CFD in complement to Dynamic Simulation Model (DSM)
Figure 1-1: DSM v/s CFD Model
Dynamic simulation is a macro level calculation tool and assumes a fully mixed condition within a space which generates only one number for any variable within said space. This technique is fully valid for rooms which are of typical office/residential sizes without very high ceiling levels
But in conditions like high ceilings (atriums, theatre, auditorium, sports), long spaces (open plan offices, airport lounges) or concentrated large heat gains (factory shop floors, datacentres), the results generated by the DSM may not be able to paint a true picture of the conditions within such spaces. A DSM will output the average value of the quantities being measured, but in reality the range of values may be large depending on where the measurement point is. CFD compliments in such a situation being able to determine the variation in conditions across such spaces and shows a more detailed representation of conditions prevalent for those output conditions.
The best approach is using the DSM to determine the boundary conditions like surface temperatures, estimating the various heat gains/losses, flow rates through natural ventilation openings and amount of heating or cooling required under different conditions. This allows us to take into account the variations in gains and external conditions for the CFD model. The CFD model is then populated using these values and provides a deeper insight into the conditions across the domain being analysed.
Steps for CFD Analysis
The main steps involved in a CFD analysis are as follows:
Stage 1: Pre-processing Stage – Definition of the Problem
· Define the model geometry
At this stage all the various elements of the geometry are created. E.g. the model of a building will be created
· Define the computational domain.
The region for which CFD analysis is required is marked off.
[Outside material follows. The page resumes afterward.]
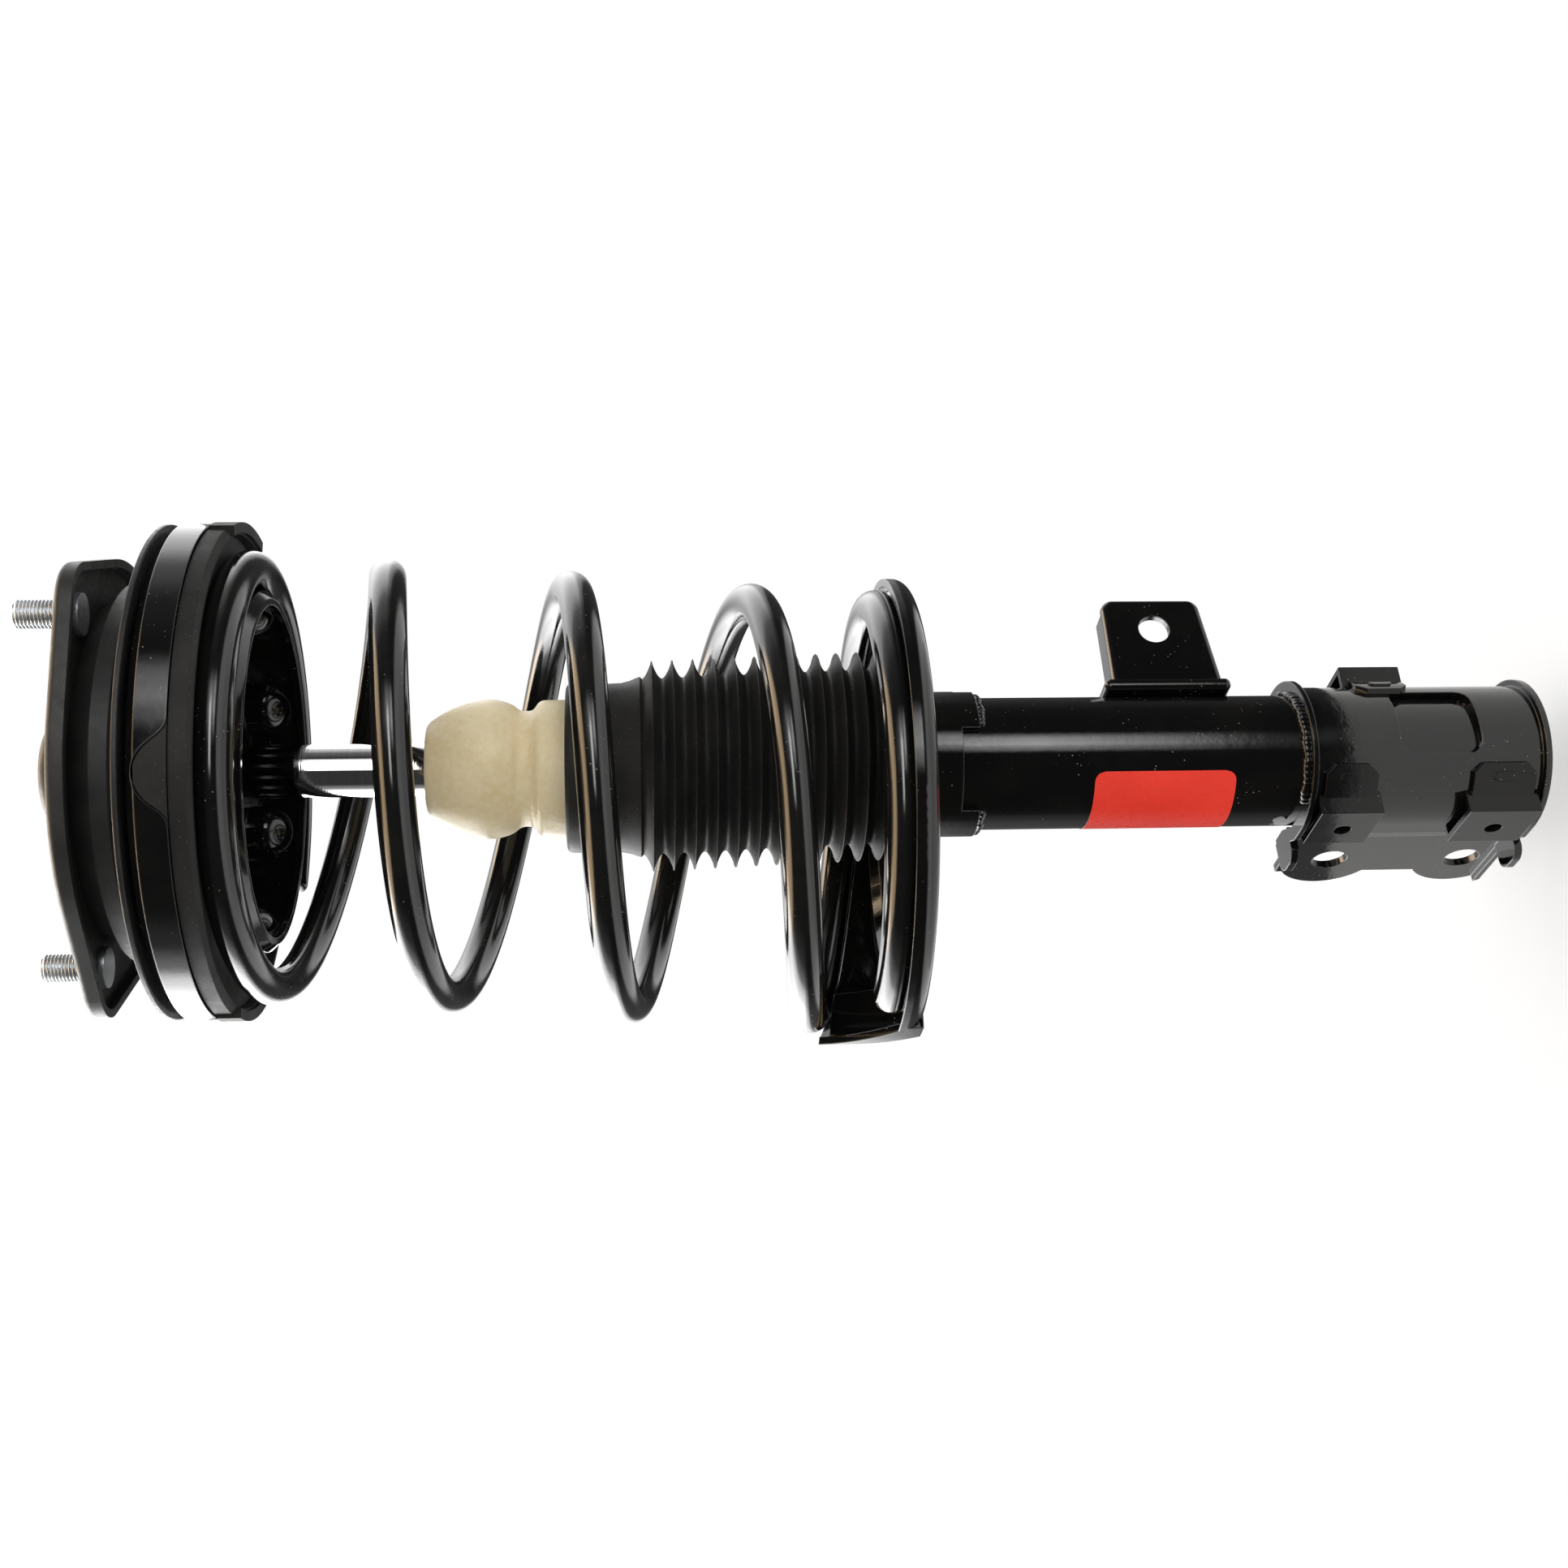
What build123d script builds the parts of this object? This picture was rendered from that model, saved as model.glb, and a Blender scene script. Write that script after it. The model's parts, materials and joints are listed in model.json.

E.g. you could select one of the rooms or a few connected rooms.
· Define the boundary and initial conditions.
The surface temperatures and flow rates are assigned. Appropriate initial conditions are input.
· Define the grid / mesh.
The domain is divided into small blocks over which the computational equations are applied. This division is based on the type of flow expected and the size of geometry involved.
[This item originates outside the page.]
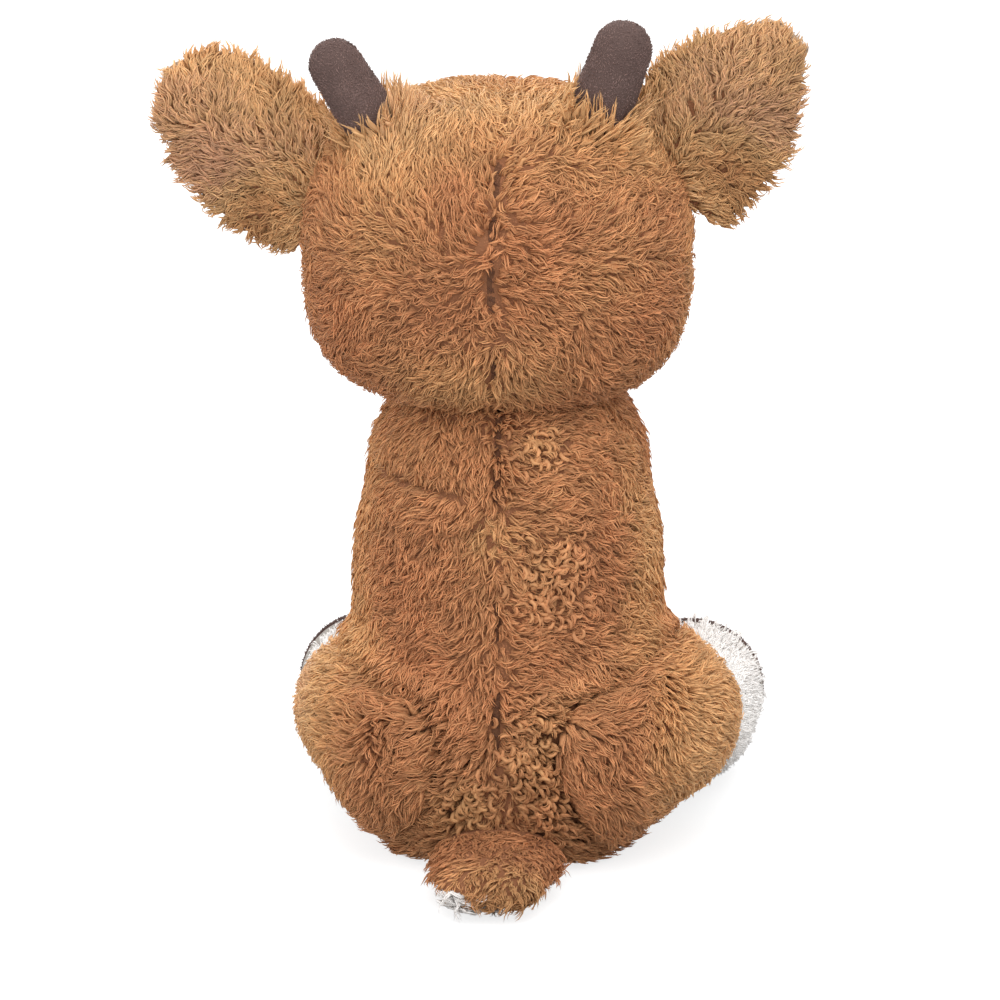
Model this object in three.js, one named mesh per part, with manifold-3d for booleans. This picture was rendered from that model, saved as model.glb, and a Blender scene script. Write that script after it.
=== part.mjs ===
// A stuffed toy deer that sits upright on its seat, sewn from brown and white long-pile plush with dark
// brown short-pile antlers and hooves. Millimetres, +Z up. The deer faces -Y, its left side is +X, and the
// origin is the middle of its seat, on the floor. Each cover is a shell as thick as its plush, and holds
// its own stuffing.
import * as THREE from "three";
import { mergeVertices } from "three/addons/utils/BufferGeometryUtils.js";
import Module from "manifold-3d";

const wasm = await Module();
wasm.setup();

// Cloth
const longPile = 5; // brown and white plush, backing and pile together
const shortPile = 1.8; // antler, hoof and nose cloth
const clearance = 0.4; // between a cover and what touches it
const seamGap = 0.3; // between two covers sewn edge to edge
const seatCut = 0.5; // how far each soft form is pressed flat by the floor

// Torso: widest at the hips, with a dome on top that the head is sewn over
const bodyWidth = 95;
const bodyDepth = 91;
const shoulderHeight = 112;
const shoulderWidth = 87;
const domeRadius = 44;
const domeSetback = -2;
const neckOpening = 18;
const pouchHeight = 24;
const pouchMargin = 15; // between the pellet pouch and the torso's sides

// Head
const headWidth = 118;
const headDepth = 104;
const headHeight = 96;
const headSquareness = 2.2;
const headTopSquareness = 2.3;
const jowlSquareness = 3.3;
const headRise = 73; // head centre above the middle of the shoulders
const headForward = 4;
const headShift = 3.5; // the head sits a little towards the deer's left
const muzzleWidth = 48;
const muzzleDepth = 48;
const muzzleHeight = 37;
const muzzleDrop = 15;
const noseWidth = 17;
const noseDepth = 11;
const noseHeight = 12;
const eyeDiameter = 12.5;
const eyeDome = 5.5;
const eyeSink = 3; // how deep the dome's edge sits in the pile
const eyeShank = 3.2;
const eyeShankLength = 11;
const eyeTurn = 27; // degrees from straight ahead
const eyeLift = 6; // degrees above the head's centre
const washerDiameter = 11;
const washerThickness = 1.6;

// Ears: two cloth layers with no stuffing, sewn on a little unevenly. lift is where on the head an ear
// starts and aim is which way it points, in degrees above level.
const earCloth = 5;
const earLiningCloth = 3.6;
const earSeam = 7; // how far the ear's base reaches into the head
const earCup = 5; // how far the ear's edges curl forward
const earForward = 4; // in front of the head's middle
const leftEar = { side: 1, length: 53.5, width: 51, lift: 12.5, aim: 28, sweep: 6 };
const rightEar = { side: -1, length: 53.5, width: 52.5, lift: 23, aim: 48, sweep: 2 };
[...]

· Define all the necessary solver parameters.
Here the user chooses the computational models that are required based on expected conditions of the flow.
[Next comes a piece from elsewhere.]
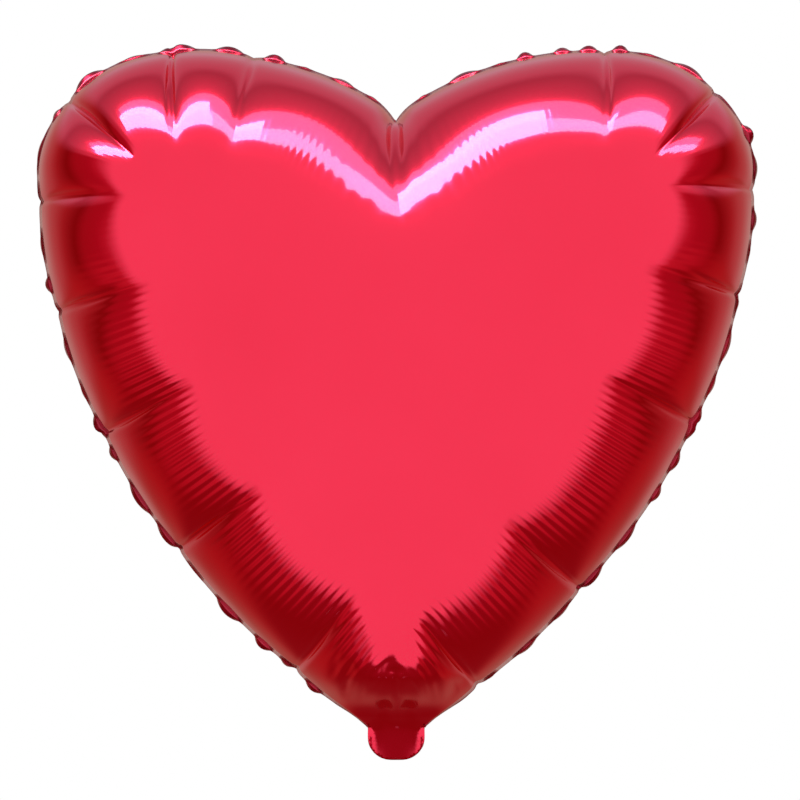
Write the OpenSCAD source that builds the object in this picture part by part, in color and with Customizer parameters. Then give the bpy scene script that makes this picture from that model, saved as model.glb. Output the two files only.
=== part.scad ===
// Heart-shaped foil balloon, inflated, with its filling tail and self-sealing valve.
// Millimetres, +Z up. The origin is the middle of the tail's root fold, where the
// ribbon is tied. The front faces -Y and X runs to the right.

/* [Heart] */
// Width of the inflated heart across its lobes, between the two seams
heart_w = 380; // [180:1:900]
// Height of the lobes' tops above the tail's root fold
heart_h = 360; // [200:1:900]
// Thickness of the inflated heart at its middle
puff_d = 166; // [60:1:320]
// How far the notch lies below the lobes' tops
notch_drop = 34; // [15:1:70]
// Distance of each lobe's top from the centre line
lobe_top_x = 108; // [70:1:140]
// How far the widest level lies below the lobes' tops
widest_drop = 65; // [40:1:110]

/* [Films and seams] */
// Wall that stands in for the metallised film
foil_t = 0.4; // [0.2:0.05:1]
// Wall that stands in for the clear valve film
valve_t = 0.3; // [0.15:0.05:0.6]
// Gap between the two valve films, where the gas or a straw goes in
valve_gap = 0.2; // [0.1:0.05:1]
// Part of the heart's welded edge that stands outside the inflated film
weld_out = 6; // [3:0.5:12]
// Part of the heart's welded edge that reaches inside the film's rim
weld_in = 2; // [1:0.5:4]

/* [Tail] */
// Width of the filling tail
tail_w = 30; // [16:0.5:60]
// Length of the tail below the root fold
tail_l = 17; // [10:0.5:60]
// Radius of the tail's two lower corners
tail_r = 12; // [3:0.5:14]
// Width of the welds along the tail's two sides
tail_weld = 3; // [1.5:0.5:5]
// Room on each side of the root fold, so that the tail can swing
fold_room = 1.2; // [1.1:0.1:2.5]

/* [Valve] */
// Width of the valve tongue inside the heart
tongue_w = 24; // [12:0.5:28]
// Length of the valve tongue above the root fold
tongue_l = 70; // [30:1:120]
// Width of the welds along the tongue's two sides
tongue_weld = 1.5; // [1:0.5:4]
// Radius of the tongue's two upper corners
tongue_r = 4; // [1:0.5:6]
// Side clearance between the valve films and the welds around them
valve_clear = 0.5; // [0.3:0.1:1.5]

/* [Hidden] */

foil_red = "#d8203a";
foil_back = "#b3152c";
weld_red = "#8e0d20";
valve_clear_film = "#dfe3e8";

weld_t = 2 * valve_t + valve_gap;   // the valve films lie between the two foils
tail_top = 0.3 - fold_room;         // the tail starts nearer to the fold than the heart does
tongue_z = 2.6;                     // the tongue starts just above its own fold
curve_steps = [12, 14, 22];         // outline steps: notch to top, top to side, side to neck
neck_steps = 4;                     // outline steps along half of the neck's straight edge
rings = 12;                         // rings of the puffed panel from the rim to the middle
puff_power = 2.4;                   // above 2, the panel is flatter in its middle than an ellipse
middle_share = 0.58;                // level of the panel's middle as a share of the height
cut_h = 8;                          // height of the gap that the valve passes in the heart's weld
cut_clear = 0.4;                    // room between the tail's edge and the heart's weld
$fn = 64;

// ---- outline ---------------------------------------------------------------

function bezier(a, b, c, d, n, first = 0) = [
    for (i = [first:n]) let(t = i / n, u = 1 - t)
        u*u*u*a + 3*u*u*t*b + 3*u*t*t*c + t*t*t*d
];

// Right half of the heart as three curves, grown outwards by g. The handles are
// shares of the spans between the points, so the shape follows any size.
function half_heart(g) =
    let(
        notch = [0, heart_h - notch_drop + 1.3 * g],
        top = [lobe_top_x, heart_h + g],
        side = [heart_w / 2 + g, heart_h - widest_drop],
        neck = [tail_w / 2 + g, fold_room],
        inner = top.x, outer = side.x - top.x, upper = top.y - side.y, lower = side.y - neck.y,
        leave = 38, arrive = 35     // degrees above level at the notch and at the neck
    )
    concat(
        bezier(notch, notch + 0.20 * inner * [cos(leave), sin(leave)],
               top - [0.43 * inner, 0], top, curve_steps[0]),
        bezier(top, top + [0.71 * outer, 0], side + [0, 0.37 * upper], side, curve_steps[1], 1),
        bezier(side, side - [0, 0.18 * lower],
               neck + 0.65 * lower * [cos(arrive), sin(arrive)], neck, curve_steps[2], 1),
        [for (i = [1:neck_steps]) [neck.x * (1 - i / neck_steps), neck.y]]
    );

function heart(g = 0) =
    let(half = half_heart(g))
    concat(half, [for (i = [len(half) - 2:-1:1]) [-half[i].x, half[i].y]]);

// ---- puffed panel ----------------------------------------------------------

rim = heart();
rim_n = len(rim);
middle = [0, heart_h * middle_share];

// Share of the way from the middle to the rim, and the rise of the film there
function ring_share(k) = cos(90 * k / rings);
function ring_rise(k) = weld_t / 2 + (puff_d - weld_t) / 2 * sqrt(1 - pow(ring_share(k), puff_power));

function skin_point(k, j) =
    let(p = middle + ring_share(k) * (rim[(j + rim_n) % rim_n] - middle))
    [p.x, -ring_rise(k), p.y];

// Unit normal of the skin, pointing into the balloon. At the rim it lies in the seam's plane.
function inward(k, j) =
    let(
        along = skin_point(k, j + 1) - skin_point(k, j - 1),
        rise = k == 0 ? [0, -1, 0] : skin_point(k + 1, j) - skin_point(k - 1, j),
        n = cross(along, rise)
    )
    n / norm(n);

skin = concat([for (k = [0:rings - 1], j = [0:rim_n - 1]) skin_point(k, j)],
              [[middle.x, -puff_d / 2, middle.y]]);
lining = concat([for (k = [0:rings - 1], j = [0:rim_n - 1]) skin_point(k, j) + foil_t * inward(k, j)],
                [[middle.x, -puff_d / 2 + foil_t, middle.y]]);
peak = rings * rim_n;               // index of the middle point in skin and in lining
layer = peak + 1;                   // points in one layer

function quads(base, turned) = [
    for (k = [0:rings - 2], j = [0:rim_n - 1], half = [0, 1])
        let(
            a = base + k * rim_n + j, b = base + k * rim_n + (j + 1) % rim_n,
            c = b + rim_n, d = a + rim_n,
            tri = half == 0 ? [a, b, c] : [a, c, d]
        )
        turned ? [tri[0], tri[2], tri[1]] : tri
];

function fan(base, turned) = [
    for (j = [0:rim_n - 1])
        let(a = base + (rings - 1) * rim_n + j, b = base + (rings - 1) * rim_n + (j + 1) % rim_n)
        turned ? [b, a, base + peak] : [a, b, base + peak]
];

function rim_strip() = [
    for (j = [0:rim_n - 1], half = [0, 1])
        let(a = j, b = (j + 1) % rim_n)
        half == 0 ? [a, layer + a, layer + b] : [a, layer + b, b]
];

module foil_panel() {
    polyhedron(
        points = concat(skin, lining),
        faces = concat(quads(0, false), fan(0, false), quads(layer, true), fan(layer, true), rim_strip())
    );
}

// ---- flat films ------------------------------------------------------------

// A flat shape drawn in X and Z, as a film between the depths y0 and y1
module film(y0, y1) {
    translate([0, y1, 0]) rotate([90, 0, 0]) linear_extrude(y1 - y0) children();
}

// The tail's outline: straight sides and two round lower corners
module tail_shape() {
    half = tail_w / 2;
    r = min(tail_r, half - 0.5);
    intersection() {
        translate([-half, -tail_l]) square([tail_w, tail_l + tail_top]);
        union() {
            translate([-half, -tail_l + r]) square([tail_w, tail_l]);
            translate([-half + r, -tail_l]) square([tail_w - 2 * r, tail_l]);
            for (side = [-1, 1]) translate([side * (half - r), -tail_l + r]) circle(r);
        }
    }
}

module tongue_shape() {
    half = tongue_w / 2;
    union() {
        translate([-half, tongue_z]) square([tongue_w, tongue_l - tongue_z - tongue_r]);
        translate([-half + tongue_r, tongue_z]) square([tongue_w - 2 * tongue_r, tongue_l - tongue_z]);
        for (side = [-1, 1]) translate([side * (half - tongue_r), tongue_l - tongue_r]) circle(tongue_r);
    }
}

// ---- nodes -----------------------------------------------------------------

module front_foil() { color(foil_red) foil_panel(); }

module rear_foil() { color(foil_back) mirror([0, 1, 0]) foil_panel(); }

// The welded band that joins the two foils all round, open where the valve passes
module edge_weld() {
    cut_w = tail_w + 2 * cut_clear;
    color(weld_red) difference() {
        film(-weld_t / 2, weld_t / 2) polygon(heart(weld_out));
        film(-weld_t, weld_t) polygon(heart(-weld_in));
        translate([-cut_w / 2, -weld_t, fold_room - 1]) cube([cut_w, 2 * weld_t, cut_h]);
    }
}

module tail_front_foil() { color(foil_red) film(-weld_t / 2 - foil_t, -weld_t / 2) tail_shape(); }

module tail_rear_foil() { color(foil_back) film(weld_t / 2, weld_t / 2 + foil_t) tail_shape(); }

module tail_side_welds() {
    channel_w = tail_w - 2 * tail_weld;
    color(weld_red) film(-weld_t / 2, weld_t / 2) difference() {
        tail_shape();
        translate([-channel_w / 2, -tail_l - 1]) square([channel_w, tail_l + 1]);
    }
}

// The lower ends of the two valve films, each welded to the inside of its foil
module mouth_film(y0, y1) {
    mouth_w = tail_w - 2 * tail_weld - 2 * valve_clear;
    mouth_bottom = -tail_l + 2;
    color(valve_clear_film) film(y0, y1)
        translate([-mouth_w / 2, mouth_bottom]) square([mouth_w, tail_top - mouth_bottom]);
}

module valve_mouth_front() { mouth_film(-weld_t / 2, -valve_gap / 2); }

module valve_mouth_rear() { mouth_film(valve_gap / 2, weld_t / 2); }

module valve_tongue_front() { color(valve_clear_film) film(-weld_t / 2, -valve_gap / 2) tongue_shape(); }

module valve_tongue_rear() { color(valve_clear_film) film(valve_gap / 2, weld_t / 2) tongue_shape(); }

// The two seams that close the tongue's sides and leave its upper end open
module valve_side_welds() {
    color(valve_clear_film) film(-valve_gap / 2, valve_gap / 2)
        for (side = [-1, 1])
            translate([side * (tongue_w - tongue_weld) / 2 - tongue_weld / 2, tongue_z])
                square([tongue_weld, tongue_l - tongue_z - tongue_r]);
}

front_foil();
rear_foil();
edge_weld();
tail_front_foil();
tail_rear_foil();
tail_side_welds();
valve_mouth_front();
valve_mouth_rear();
valve_tongue_front();
valve_tongue_rear();
valve_side_welds();
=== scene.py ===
import math
import bpy
import bmesh
import numpy as np
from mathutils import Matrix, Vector
from mathutils.bvhtree import BVHTree
from mathutils.geometry import delaunay_2d_cdt, interpolate_bezier
from mathutils.kdtree import KDTree


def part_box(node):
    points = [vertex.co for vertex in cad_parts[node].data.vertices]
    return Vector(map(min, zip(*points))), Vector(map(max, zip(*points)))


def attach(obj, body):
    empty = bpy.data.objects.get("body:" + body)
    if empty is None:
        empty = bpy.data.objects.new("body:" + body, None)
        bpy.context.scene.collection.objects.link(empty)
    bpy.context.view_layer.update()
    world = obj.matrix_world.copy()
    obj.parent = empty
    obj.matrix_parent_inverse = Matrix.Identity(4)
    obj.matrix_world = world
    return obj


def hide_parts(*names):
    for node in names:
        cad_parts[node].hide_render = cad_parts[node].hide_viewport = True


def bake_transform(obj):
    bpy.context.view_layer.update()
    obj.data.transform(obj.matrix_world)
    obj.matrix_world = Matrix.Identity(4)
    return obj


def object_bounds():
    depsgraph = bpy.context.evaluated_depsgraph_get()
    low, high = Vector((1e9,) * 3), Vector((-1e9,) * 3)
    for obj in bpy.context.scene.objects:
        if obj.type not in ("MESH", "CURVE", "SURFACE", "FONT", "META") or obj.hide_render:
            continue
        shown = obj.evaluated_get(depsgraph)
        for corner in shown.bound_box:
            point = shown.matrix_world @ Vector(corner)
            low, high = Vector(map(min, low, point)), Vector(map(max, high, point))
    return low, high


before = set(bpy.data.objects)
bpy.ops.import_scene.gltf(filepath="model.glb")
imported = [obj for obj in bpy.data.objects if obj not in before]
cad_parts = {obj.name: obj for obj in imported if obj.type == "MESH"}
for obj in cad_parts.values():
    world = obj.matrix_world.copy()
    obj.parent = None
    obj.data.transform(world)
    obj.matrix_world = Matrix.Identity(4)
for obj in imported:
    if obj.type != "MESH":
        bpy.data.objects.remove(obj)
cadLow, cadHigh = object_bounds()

scene = bpy.context.scene
scene.view_settings.view_transform = "Standard"   # bright lights clip to plain white

filmLow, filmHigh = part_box("front_foil")
tailLow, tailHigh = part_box("tail_front_foil")
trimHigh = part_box("edge_weld")[1]

# the heart's weld line

heart = {                       # metres
    "halfWidth": filmHigh.x,
    "top": filmHigh.z,
    "bottom": filmLow.z,
    "lobeTop": 0.108,           # middle of the heart to the top of a lobe
    "notchDrop": 0.034,         # top of the lobes down to the notch
    "widestDrop": 0.065,        # top of the lobes down to the widest place
    "notchAngle": 38,           # degrees, how steeply the line leaves the notch
    "neckAngle": 35,            # degrees, how steeply it comes down to the neck
    # how far the handles of its curves reach, each as a share of its own stretch
    "handles": {"notch": 0.2, "lobeInner": 0.43, "lobeOuter": 0.71, "sideUpper": 0.37,
                "sideLower": 0.18, "neck": 0.65},
    "points": 81,               # on each upper curve
}
tail = {                        # metres
    "halfWidth": tailHigh.x,
    "bottom": tailLow.z,
    "corner": 0.012,            # radius of the tail's lower corners
    "weld": 0.0024,             # width of the welded sides
    "gap": 0.0007,              # half the distance between its films there
    "mouth": 0.0012,            # and in the middle of the mouth
    "slope": 0.22,              # how fast its middle fills out upwards
    "flare": 45.0,              # and how much faster above the fold
    "roundness": 0.8,           # below 1, it fills out further towards its sides
    "blend": (0.002, 0.028),    # heights over which the heart's shape takes over
    "lean": 0.45,               # how fast it leans back, below a height of leanFrom
    "leanFrom": 0.007,
    "curl": 0.0026,             # how far the welded sides curl forward
    "curlReach": 0.001,         # how far past the tail's width the curl still grows
    "curlEnd": (-0.004, 0.004),  # heights over which it dies out
}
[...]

Stage 2: Solution Stage – Solving the Governing Equations
· Inspect the progress of the run.
Once the simulation is setup in stage 1, it is submitted to the computer for solving. While solving, the program will generate run-time output showing how the solution is progressing. The user monitors this output and makes decision on whether the simulation is proceeding on expected lines.
· Adjust solver parameter criteria if necessary to achieve convergence.
Many times, the solution will show values which the user is not expecting or are unrealistic. In this case, the user has to interrupt the solver and go back to stage 1 to look at the setup. Changes are made as per observations and simulation is run again. This is repeated until satisfactory outcome is achieved.
Stage 3: Post-processing Stage – Analysis of Results
· Visualisation of results and reporting
After the simulation concludes satisfactorily, the user will analyse the results and create a report. Based on the results, the user might want to go back and adjust the design to meet the set design criteria.